If the answer to those questions is no, that is where I would start.
When Blogging Does Make Sense
Blogging can be a powerful part of SEO, but it should build on a solid foundation.
Once your core pages are clear, structured, and optimized, blog content can help you answer more specific questions, support your service pages, and show up for searches earlier in the decision-making process.
For example, someone may not be ready to search for an SEO provider yet. They may be asking questions like:
- How do I know if my SEO is working?
- Why is my website ranking but not getting leads?
- Do I need SEO if most of my business comes from referrals?
- Why are people visiting my website and leaving?
Those are great blog topics because they connect to real questions your audience is already asking.
But again, those blogs should support your larger SEO strategy. They should not be random posts created just to check a box.
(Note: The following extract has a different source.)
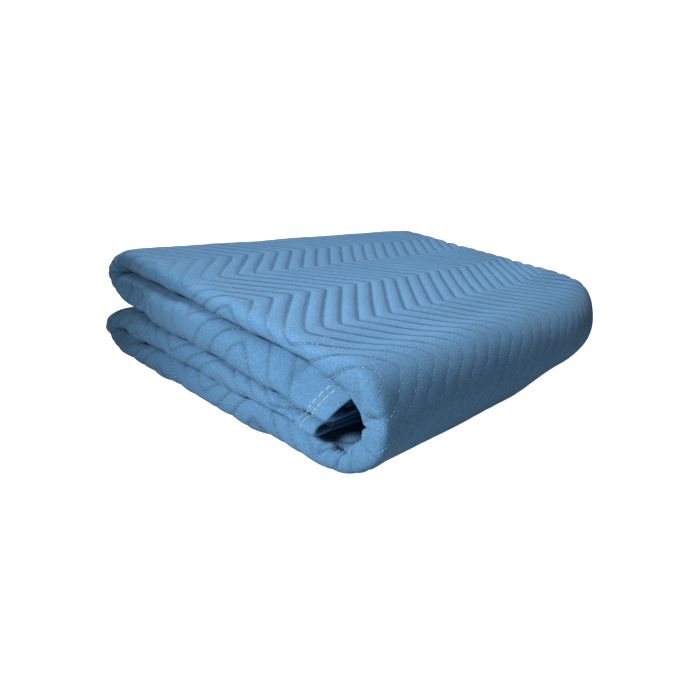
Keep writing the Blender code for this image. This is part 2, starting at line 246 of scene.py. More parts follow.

If you want a deeper look at tracking whether SEO is actually working, you can read How Do I Know If My SEO Is Working?. If your bigger concern is that your website feels outdated or ineffective, I’m Embarrassed to Send People to My Website. Now What? is a good next read. And if you are wondering whether the website itself is the issue, read Why Service-Based Business Websites Struggle to Get Leads.
The Best Place to Start Is the Foundation
If you are asking, “I know I need SEO. Where do I start?” my answer is simple:
Start with the foundation.
Look at your heading structure. Review your homepage message. Check your service pages. Make sure every important service has its own page. Confirm that your titles and descriptions are targeting keywords people actually search for.
SEO is not just about adding more content. It is about making sure your website is clear, structured, useful, and built around the way your ideal clients search for help.